The anti-mass of a single photon would exceedingly small. For all intents and purposes, it would behave as if it had no mass. It would take a black hole to show this effect.
I believe the first cite talks about photons orbiting black holes.
Consider how energy having “anti-gravity” properties fits with our current understanding of the cosmological timeline.
t0 - t1: energy predominates; inflationary expansion. Energy condenses into mass.
t1 - t2: mass and energy reach equilibrium; inflation ends.
t2 -t3: mass predominates; the time of least energy and greatest mass. Expansion slows to minimum. Energy evaporation out of mass equals and then exceeds energy condensation into mass.
t3 -t4: energy again exceeds mass: expansion again accelerates.
t4+: energy predominates: inflation returns.
Just wondering.
rwj
Thanks for the response (you too rwjefferson). I apologize for phrasing my question badly. When I referred to “particles,” I was talking about plain ordinary space debris, interstellar dust and the like.

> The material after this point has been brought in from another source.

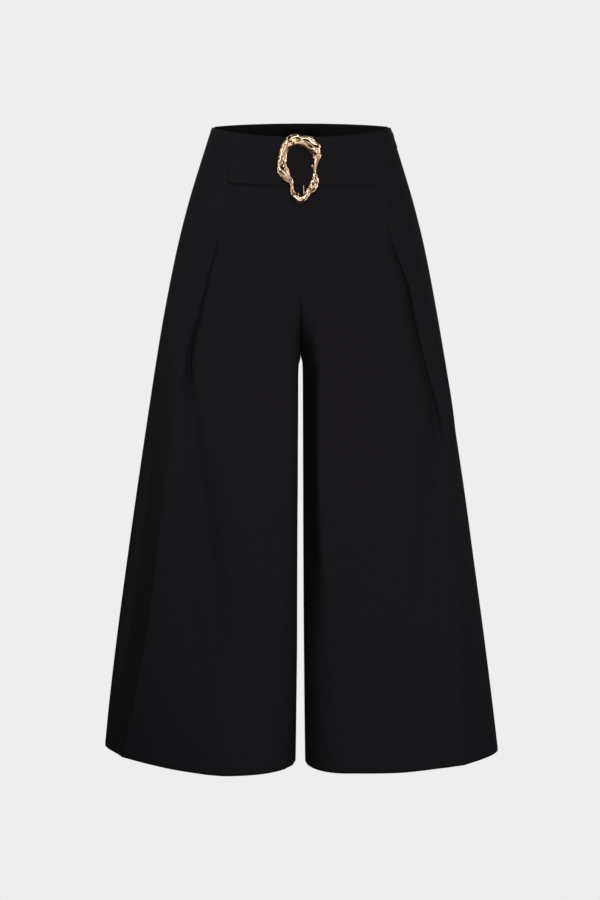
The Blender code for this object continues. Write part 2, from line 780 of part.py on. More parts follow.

It seems to me like such material ought to accumulate around large gravitational sources such as stars at a distance where the repulsion of “dark energy” and the attraction of gravity cancel each other. Too close to the star, and its gravity would tend to pull such debris in; too far away, and the dark energy force would tend to shove it further out and away from the star; but there ought to be a happy medium where these two forces cancel each other out, and particles of matter would tend to gather at that radius. Over time I would think that this would create a fairly conspicuous “halo” or spherical shell of dust around the star, and a similar effect ought to apply to nebula formation. If the repulsive property of dark energy exists, shouldn’t we be able to observe it at work in this manner?